Most doctors LOVE it when I do this. They don't know if I'm going to freak out at the sight of blood, or if I fear needles, or if I'm going to withdraw and fail to tell them when something hurts, or if I'm someone who will sit still for the most painful procedures so long as they're kept in the loop. Most doctors and dentists are delighted that I bother to explain, before we get into an awkward situation.

Because there are two reasons for my policy.
The first one is that I know myself and I will react somewhat unpredictably when cornered, threatened, or stabbed without warning or explanation. I have actually told dentists that if they fail to follow my rules, I will likely punch or kick or scream or worse.

The more accurate one is that the sneak attack gets a really unpredictable response, as evidenced by my complete and total meltdown/panic attack during my root canal when he stuck me without warning.



So there I am, reading this bit of Fan Fiction fluff and I suddenly have to close the browser window and breathe for a minute.

Because there it is in front of me: I've been traumatized, and I found a coping strategy. It's not some weird quirk of my personality, and it's not my assertive nature. It's a straight-up desperately cobbled together coping strategy for some things that happened to me as a kid that are just plain not ok. Not things that "every kid" deals with. Not things that I should walk off and put up with.

And no, I'm not recovering memories of sexual assault or anything. I am just really realizing that I was, in fact, betrayed by those who should have been protecting me. I was traumatized by a medical professional or two who should have had my best interests at heart and were just in a hurry. I have been treated badly by two dentists and one doctor.

And as a result, I took control the only way I knew how. I learned that if I could communicate with my medical professionals directly and on an intellectual (and adult) level, my panic levels drop quickly.
I learned that if I understood the meaning of the pain I could manage it much more calmly.

Hell, my husband once saw me dig a tick head out of my arm with a knife too dull for the job.
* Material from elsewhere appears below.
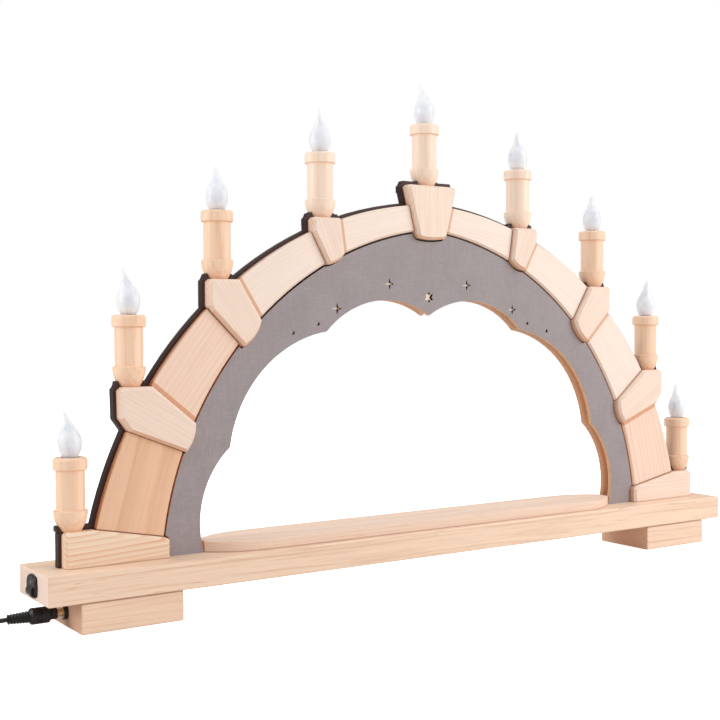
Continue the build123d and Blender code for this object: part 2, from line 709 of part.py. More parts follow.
lean = radians(ROCKER_TILT)
reach = ROCKER_RADIUS
with BuildPart() as switch_rocker:
    with BuildSketch(Plane.XZ.offset(ROCKER_WIDE / 2)):
        with BuildLine():
            low_tip = (rocker_axis_x - reach * sin(2 * lean), SWITCH_Z - reach * cos(2 * lean))
            low_back = (rocker_axis_x + reach * sin(lean), SWITCH_Z - reach * cos(lean))
            top_back = (rocker_axis_x + reach * sin(2 * lean), SWITCH_Z + reach * cos(2 * lean))
            top_tip = (rocker_axis_x, SWITCH_Z + reach)
            Line(top_tip, (rocker_axis_x - ROCKER_STAND, SWITCH_Z))
            Line((rocker_axis_x - ROCKER_STAND, SWITCH_Z), low_tip)
            ThreePointArc(
                low_tip,
                (rocker_axis_x - reach * sin(lean / 2), SWITCH_Z - reach * cos(lean / 2)),
                low_back,
            )
            Line(low_back, (rocker_axis_x + ROCKER_BACK, SWITCH_Z))
            Line((rocker_axis_x + ROCKER_BACK, SWITCH_Z), top_back)
            ThreePointArc(
                top_back,
                (rocker_axis_x + reach * sin(lean), SWITCH_Z + reach * cos(lean)),
                top_tip,
            )
        make_face()
    extrude(amount=-ROCKER_WIDE)
    with BuildSketch(Plane.XZ.offset(ROCKER_WIDE / 2 + ROCKER_PIN_OUT)):
        with Locations((rocker_axis_x, SWITCH_Z)):
            Circle(ROCKER_PIN / 2)
    extrude(amount=-ROCKER_WIDE - 2 * ROCKER_PIN_OUT)
keep(switch_rocker.part, "switch_rocker")


# Power jack: its bush comes through the wall of the foot and carries the nut
bush_end = -FOOT_FACE - JACK_BUSH_OUT
with BuildPart() as jack_body:
    with BuildSketch(Plane.YZ.offset(bush_end)):
        with Locations((0, JACK_Z)):
            Circle(JACK_BUSH / 2)
    extrude(amount=JACK_BUSH_OUT + JACK_WALL)
    with BuildSketch(Plane.YZ.offset(-FOOT_FACE + JACK_WALL)):
        with Locations((0, JACK_Z)):
            Circle(JACK_BODY / 2)
    extrude(amount=JACK_BODY_DEEP)
    with BuildSketch(Plane.YZ.offset(bush_end)):
        with Locations((0, JACK_Z)):
            Circle(BARREL / 2 + BARREL_FIT)
            Circle(JACK_PIN / 2, mode=Mode.SUBTRACT)
    extrude(amount=JACK_BORE_DEEP, mode=Mode.SUBTRACT)
    with BuildSketch(Plane.YZ.offset(bush_end)):
        with Locations((0, JACK_Z)):
            Circle(JACK_PIN / 2)
    extrude(amount=JACK_BUSH_OUT, mode=Mode.SUBTRACT)
keep(jack_body.part, "jack_body")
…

He stared at me in horrified fascination and announced abruptly that I was way more butch than he ever could be.

So if you are treating me for something and you explain quietly and completely that you have to open up my skin and do some bizarre things underneath there, I will want as much information as possible, and then I will sit the fuck still while you do your procedure.
Though you should be prepared for a genuine debate while explaining things. I read.

There I was, reading some fan fiction which might be grossly inaccurate, but it did something to me to read about a medical professional who knew how to deal with someone who had been traumatized and damaged by it. It did something to me to realize that I have a name for what's wrong with me, and ways to deal with it. It did something good to realize that my coping strategies are theoretically legitimate.

Between that and learning about Misaphonia and Super-tasters, I am learning a great deal about who and what I am. It's refreshing.